INSTRUCTIONS TO FOLLOW:
Below is a block of data; give all of it again word for word.

Source data:
********************

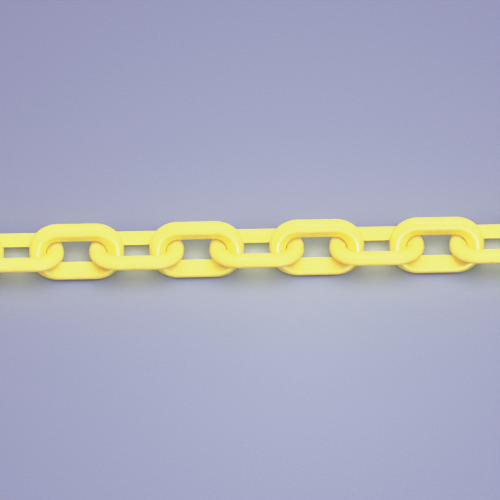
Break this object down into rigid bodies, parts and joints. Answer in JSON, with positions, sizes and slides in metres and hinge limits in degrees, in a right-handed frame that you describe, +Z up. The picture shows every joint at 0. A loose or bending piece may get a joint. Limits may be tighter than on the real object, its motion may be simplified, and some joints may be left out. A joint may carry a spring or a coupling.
{
  "type": "plastic barrier chain",
  "caption": "Length of yellow moulded plastic barrier chain: closed rounded links, each hung in the next at a right angle, lying straight.",
  "frame": {"origin": "on the surface the chain lies on, under the middle of the middle link", "axes": "+X along the straight chain, +Z up, +Y across it; links lean 45 degrees to +Y and -Y by turns"},
  "size_m": [0.6948, 0.026, 0.026],
  "materials": {
    "yellow_plastic": "satin, slightly translucent moulded polyethylene"
  },
  "bodies": {
    "link_01": {"link_01": "yellow_plastic"},
    "link_02": {"link_02": "yellow_plastic"},
    "link_03": {"link_03": "yellow_plastic"},
    "link_04": {"link_04": "yellow_plastic"},
    "link_05": {"link_05": "yellow_plastic"},
    "link_06": {"link_06": "yellow_plastic"},
    "link_07": {"link_07": "yellow_plastic"},
    "link_08": {"link_08": "yellow_plastic"},
    "link_09": {"link_09": "yellow_plastic"},
    "link_10": {"link_10": "yellow_plastic"},
    "link_11": {"link_11": "yellow_plastic"},
    "link_12": {"link_12": "yellow_plastic"},
    "link_13": {"link_13": "yellow_plastic"},
    "link_14": {"link_14": "yellow_plastic"},
    "link_15": {"link_15": "yellow_plastic"},
    "link_16": {"link_16": "yellow_plastic"},
    "link_17": {"link_17": "yellow_plastic"},
    "link_18": {"link_18": "yellow_plastic"},
    "link_19": {"link_19": "yellow_plastic"},
    "link_20": {"link_20": "yellow_plastic"},
    "link_21": {"link_21": "yellow_plastic"}
  },
  "joints": [
    {"name": "swing_01_02", "type": "hinge", "parent": "link_01", "child": "link_02", "pos_m": [-0.30045, 0, 0.01301], "axis": [0, 0.7071, -0.7071], "range_deg": [-110, 110]},
    {"name": "swing_02_03", "type": "hinge", "parent": "link_02", "child": "link_03", "pos_m": [-0.26825, 0, 0.01301], "axis": [0, -0.7071, -0.7071], "range_deg": [-110, 110]},
    {"name": "swing_03_04", "type": "hinge", "parent": "link_03", "child": "link_04", "pos_m": [-0.23605, 0, 0.01301], "axis": [0, -0.7071, 0.7071], "range_deg": [-110, 110]},
    {"name": "swing_04_05", "type": "hinge", "parent": "link_04", "child": "link_05", "pos_m": [-0.20385, 0, 0.01301], "axis": [0, 0.7071, 0.7071], "range_deg": [-110, 110]},
    {"name": "swing_05_06", "type": "hinge", "parent": "link_05", "child": "link_06", "pos_m": [-0.17165, 0, 0.01301], "axis": [0, 0.7071, -0.7071], "range_deg": [-110, 110]},
    {"name": "swing_06_07", "type": "hinge", "parent": "link_06", "child": "link_07", "pos_m": [-0.13945, 0, 0.01301], "axis": [0, -0.7071, -0.7071], "range_deg": [-110, 110]},
    {"name": "swing_07_08", "type": "hinge", "parent": "link_07", "child": "link_08", "pos_m": [-0.10725, 0, 0.01301], "axis": [0, -0.7071, 0.7071], "range_deg": [-110, 110]},
    {"name": "swing_08_09", "type": "hinge", "parent": "link_08", "child": "link_09", "pos_m": [-0.07505, 0, 0.01301], "axis": [0, 0.7071, 0.7071], "range_deg": [-110, 110]},
    {"name": "swing_09_10", "type": "hinge", "parent": "link_09", "child": "link_10", "pos_m": [-0.04285, 0, 0.01301], "axis": [0, 0.7071, -0.7071], "range_deg": [-110, 110]},
    {"name": "swing_10_11", "type": "hinge", "parent": "link_10", "child": "link_11", "pos_m": [-0.01065, 0, 0.01301], "axis": [0, -0.7071, -0.7071], "range_deg": [-110, 110]},
    {"name": "swing_11_12", "type": "hinge", "parent": "link_11", "child": "link_12", "pos_m": [0.02155, 0, 0.01301], "axis": [0, -0.7071, 0.7071], "range_deg": [-110, 110]},
    {"name": "swing_12_13", "type": "hinge", "parent": "link_12", "child": "link_13", "pos_m": [0.05375, 0, 0.01301], "axis": [0, 0.7071, 0.7071], "range_deg": [-110, 110]},
    {"name": "swing_13_14", "type": "hinge", "parent": "link_13", "child": "link_14", "pos_m": [0.08595, 0, 0.01301], "axis": [0, 0.7071, -0.7071], "range_deg": [-110, 110]},
    {"name": "swing_14_15", "type": "hinge", "parent": "link_14", "child": "link_15", "pos_m": [0.11815, 0, 0.01301], "axis": [0, -0.7071, -0.7071], "range_deg": [-110, 110]},
    {"name": "swing_15_16", "type": "hinge", "parent": "link_15", "child": "link_16", "pos_m": [0.15035, 0, 0.01301], "axis": [0, -0.7071, 0.7071], "range_deg": [-110, 110]},
    {"name": "swing_16_17", "type": "hinge", "parent": "link_16", "child": "link_17", "pos_m": [0.18255, 0, 0.01301], "axis": [0, 0.7071, 0.7071], "range_deg": [-110, 110]},
    {"name": "swing_17_18", "type": "hinge", "parent": "link_17", "child": "link_18", "pos_m": [0.21475, 0, 0.01301], "axis": [0, 0.7071, -0.7071], "range_deg": [-110, 110]},
    {"name": "swing_18_19", "type": "hinge", "parent": "link_18", "child": "link_19", "pos_m": [0.24695, 0, 0.01301], "axis": [0, -0.7071, -0.7071], "range_deg": [-110, 110]},
    {"name": "swing_19_20", "type": "hinge", "parent": "link_19", "child": "link_20", "pos_m": [0.27915, 0, 0.01301], "axis": [0, -0.7071, 0.7071], "range_deg": [-110, 110]},
    {"name": "swing_20_21", "type": "hinge", "parent": "link_20", "child": "link_21", "pos_m": [0.31135, 0, 0.01301], "axis": [0, 0.7071, 0.7071], "range_deg": [-110, 110]}
  ]
}
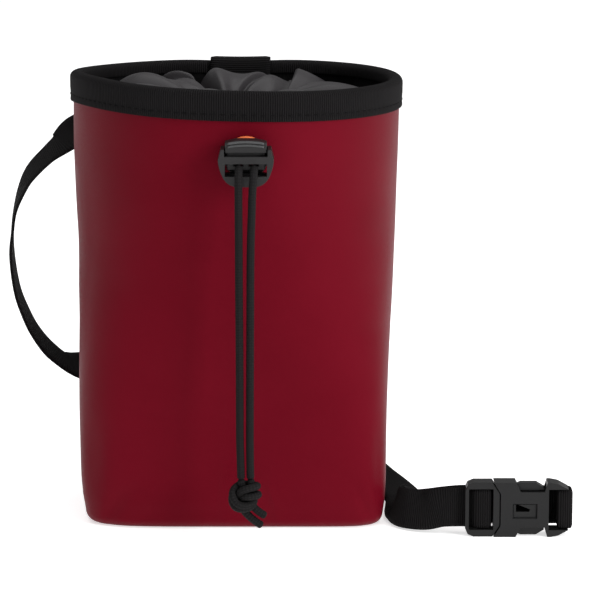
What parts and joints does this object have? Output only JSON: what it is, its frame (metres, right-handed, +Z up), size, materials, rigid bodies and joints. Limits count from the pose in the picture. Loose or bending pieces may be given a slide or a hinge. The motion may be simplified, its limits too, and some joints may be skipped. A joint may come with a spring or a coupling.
{
  "type": "climbing chalk bag",
  "caption": "Padded cloth chalk bag with a bound oval rim, a gathered closure collar, a drawcord with cord lock and a webbing waist belt with side-release buckle.",
  "frame": {"origin": "on the bag's flat base, under the centre of its rim", "axes": "+Z up through the mouth, -Y towards the front with the cord lock, +X towards the buckle"},
  "size_m": [0.2185, 0.1292, 0.1729],
  "materials": {
    "shell_cloth": "satin coated nylon",
    "lining_cloth": "matt fleece",
    "binding_tape": "ribbed matt tape",
    "collar_nylon": "satin nylon",
    "webbing": "ribbed webbing",
    "buckle_plastic": "fine matt grain",
    "lock_plastic": "fine matt grain",
    "eyelet_plastic": "satin",
    "cord": "braided cord"
  },
  "bodies": {
    "bag": {"bag_shell": "shell_cloth", "inner_lining": "lining_cloth", "rim_binding": "binding_tape", "closure_collar": "collar_nylon", "back_strap": "webbing", "waist_belt": "webbing", "buckle_male": "buckle_plastic", "buckle_female": "buckle_plastic", "lock_housing": "lock_plastic", "lock_eyelet": "eyelet_plastic", "drawcord_left": "cord", "drawcord_right": "cord", "drawcord_knot": "cord"},
    "plunger": {"lock_plunger": "lock_plastic"}
  },
  "joints": [
    {"name": "plunger_press", "type": "slide", "parent": "bag", "child": "plunger", "axis": [0, 0.0721, -0.9974], "range_m": [0, 0.002], "stiffness_N_per_m": 800}
  ]
}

********************

SOLUTION BELOW:
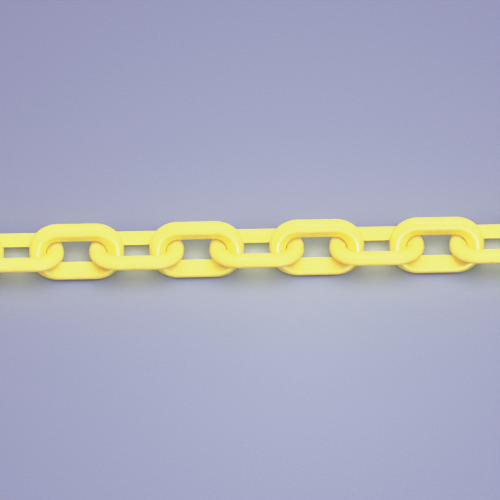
Break this object down into rigid bodies, parts and joints. Answer in JSON, with positions, sizes and slides in metres and hinge limits in degrees, in a right-handed frame that you describe, +Z up. The picture shows every joint at 0. A loose or bending piece may get a joint. Limits may be tighter than on the real object, its motion may be simplified, and some joints may be left out. A joint may carry a spring or a coupling.
{
  "type": "plastic barrier chain",
  "caption": "Length of yellow moulded plastic barrier chain: closed rounded links, each hung in the next at a right angle, lying straight.",
  "frame": {"origin": "on the surface the chain lies on, under the middle of the middle link", "axes": "+X along the straight chain, +Z up, +Y across it; links lean 45 degrees to +Y and -Y by turns"},
  "size_m": [0.6948, 0.026, 0.026],
  "materials": {
    "yellow_plastic": "satin, slightly translucent moulded polyethylene"
  },
  "bodies": {
    "link_01": {"link_01": "yellow_plastic"},
    "link_02": {"link_02": "yellow_plastic"},
    "link_03": {"link_03": "yellow_plastic"},
    "link_04": {"link_04": "yellow_plastic"},
    "link_05": {"link_05": "yellow_plastic"},
    "link_06": {"link_06": "yellow_plastic"},
    "link_07": {"link_07": "yellow_plastic"},
    "link_08": {"link_08": "yellow_plastic"},
    "link_09": {"link_09": "yellow_plastic"},
    "link_10": {"link_10": "yellow_plastic"},
    "link_11": {"link_11": "yellow_plastic"},
    "link_12": {"link_12": "yellow_plastic"},
    "link_13": {"link_13": "yellow_plastic"},
    "link_14": {"link_14": "yellow_plastic"},
    "link_15": {"link_15": "yellow_plastic"},
    "link_16": {"link_16": "yellow_plastic"},
    "link_17": {"link_17": "yellow_plastic"},
    "link_18": {"link_18": "yellow_plastic"},
    "link_19": {"link_19": "yellow_plastic"},
    "link_20": {"link_20": "yellow_plastic"},
    "link_21": {"link_21": "yellow_plastic"}
  },
  "joints": [
    {"name": "swing_01_02", "type": "hinge", "parent": "link_01", "child": "link_02", "pos_m": [-0.30045, 0, 0.01301], "axis": [0, 0.7071, -0.7071], "range_deg": [-110, 110]},
    {"name": "swing_02_03", "type": "hinge", "parent": "link_02", "child": "link_03", "pos_m": [-0.26825, 0, 0.01301], "axis": [0, -0.7071, -0.7071], "range_deg": [-110, 110]},
    {"name": "swing_03_04", "type": "hinge", "parent": "link_03", "child": "link_04", "pos_m": [-0.23605, 0, 0.01301], "axis": [0, -0.7071, 0.7071], "range_deg": [-110, 110]},
    {"name": "swing_04_05", "type": "hinge", "parent": "link_04", "child": "link_05", "pos_m": [-0.20385, 0, 0.01301], "axis": [0, 0.7071, 0.7071], "range_deg": [-110, 110]},
    {"name": "swing_05_06", "type": "hinge", "parent": "link_05", "child": "link_06", "pos_m": [-0.17165, 0, 0.01301], "axis": [0, 0.7071, -0.7071], "range_deg": [-110, 110]},
    {"name": "swing_06_07", "type": "hinge", "parent": "link_06", "child": "link_07", "pos_m": [-0.13945, 0, 0.01301], "axis": [0, -0.7071, -0.7071], "range_deg": [-110, 110]},
    {"name": "swing_07_08", "type": "hinge", "parent": "link_07", "child": "link_08", "pos_m": [-0.10725, 0, 0.01301], "axis": [0, -0.7071, 0.7071], "range_deg": [-110, 110]},
    {"name": "swing_08_09", "type": "hinge", "parent": "link_08", "child": "link_09", "pos_m": [-0.07505, 0, 0.01301], "axis": [0, 0.7071, 0.7071], "range_deg": [-110, 110]},
    {"name": "swing_09_10", "type": "hinge", "parent": "link_09", "child": "link_10", "pos_m": [-0.04285, 0, 0.01301], "axis": [0, 0.7071, -0.7071], "range_deg": [-110, 110]},
    {"name": "swing_10_11", "type": "hinge", "parent": "link_10", "child": "link_11", "pos_m": [-0.01065, 0, 0.01301], "axis": [0, -0.7071, -0.7071], "range_deg": [-110, 110]},
    {"name": "swing_11_12", "type": "hinge", "parent": "link_11", "child": "link_12", "pos_m": [0.02155, 0, 0.01301], "axis": [0, -0.7071, 0.7071], "range_deg": [-110, 110]},
    {"name": "swing_12_13", "type": "hinge", "parent": "link_12", "child": "link_13", "pos_m": [0.05375, 0, 0.01301], "axis": [0, 0.7071, 0.7071], "range_deg": [-110, 110]},
    {"name": "swing_13_14", "type": "hinge", "parent": "link_13", "child": "link_14", "pos_m": [0.08595, 0, 0.01301], "axis": [0, 0.7071, -0.7071], "range_deg": [-110, 110]},
    {"name": "swing_14_15", "type": "hinge", "parent": "link_14", "child": "link_15", "pos_m": [0.11815, 0, 0.01301], "axis": [0, -0.7071, -0.7071], "range_deg": [-110, 110]},
    {"name": "swing_15_16", "type": "hinge", "parent": "link_15", "child": "link_16", "pos_m": [0.15035, 0, 0.01301], "axis": [0, -0.7071, 0.7071], "range_deg": [-110, 110]},
    {"name": "swing_16_17", "type": "hinge", "parent": "link_16", "child": "link_17", "pos_m": [0.18255, 0, 0.01301], "axis": [0, 0.7071, 0.7071], "range_deg": [-110, 110]},
    {"name": "swing_17_18", "type": "hinge", "parent": "link_17", "child": "link_18", "pos_m": [0.21475, 0, 0.01301], "axis": [0, 0.7071, -0.7071], "range_deg": [-110, 110]},
    {"name": "swing_18_19", "type": "hinge", "parent": "link_18", "child": "link_19", "pos_m": [0.24695, 0, 0.01301], "axis": [0, -0.7071, -0.7071], "range_deg": [-110, 110]},
    {"name": "swing_19_20", "type": "hinge", "parent": "link_19", "child": "link_20", "pos_m": [0.27915, 0, 0.01301], "axis": [0, -0.7071, 0.7071], "range_deg": [-110, 110]},
    {"name": "swing_20_21", "type": "hinge", "parent": "link_20", "child": "link_21", "pos_m": [0.31135, 0, 0.01301], "axis": [0, 0.7071, 0.7071], "range_deg": [-110, 110]}
  ]
}
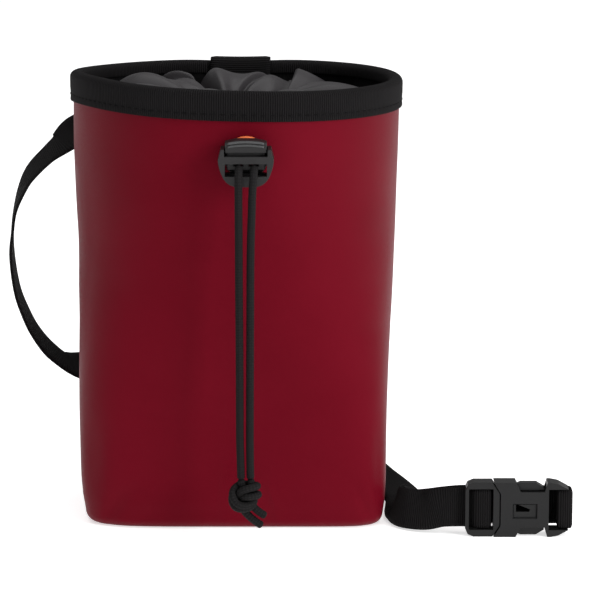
What parts and joints does this object have? Output only JSON: what it is, its frame (metres, right-handed, +Z up), size, materials, rigid bodies and joints. Limits count from the pose in the picture. Loose or bending pieces may be given a slide or a hinge. The motion may be simplified, its limits too, and some joints may be skipped. A joint may come with a spring or a coupling.
{
  "type": "climbing chalk bag",
  "caption": "Padded cloth chalk bag with a bound oval rim, a gathered closure collar, a drawcord with cord lock and a webbing waist belt with side-release buckle.",
  "frame": {"origin": "on the bag's flat base, under the centre of its rim", "axes": "+Z up through the mouth, -Y towards the front with the cord lock, +X towards the buckle"},
  "size_m": [0.2185, 0.1292, 0.1729],
  "materials": {
    "shell_cloth": "satin coated nylon",
    "lining_cloth": "matt fleece",
    "binding_tape": "ribbed matt tape",
    "collar_nylon": "satin nylon",
    "webbing": "ribbed webbing",
    "buckle_plastic": "fine matt grain",
    "lock_plastic": "fine matt grain",
    "eyelet_plastic": "satin",
    "cord": "braided cord"
  },
  "bodies": {
    "bag": {"bag_shell": "shell_cloth", "inner_lining": "lining_cloth", "rim_binding": "binding_tape", "closure_collar": "collar_nylon", "back_strap": "webbing", "waist_belt": "webbing", "buckle_male": "buckle_plastic", "buckle_female": "buckle_plastic", "lock_housing": "lock_plastic", "lock_eyelet": "eyelet_plastic", "drawcord_left": "cord", "drawcord_right": "cord", "drawcord_knot": "cord"},
    "plunger": {"lock_plunger": "lock_plastic"}
  },
  "joints": [
    {"name": "plunger_press", "type": "slide", "parent": "bag", "child": "plunger", "axis": [0, 0.0721, -0.9974], "range_m": [0, 0.002], "stiffness_N_per_m": 800}
  ]
}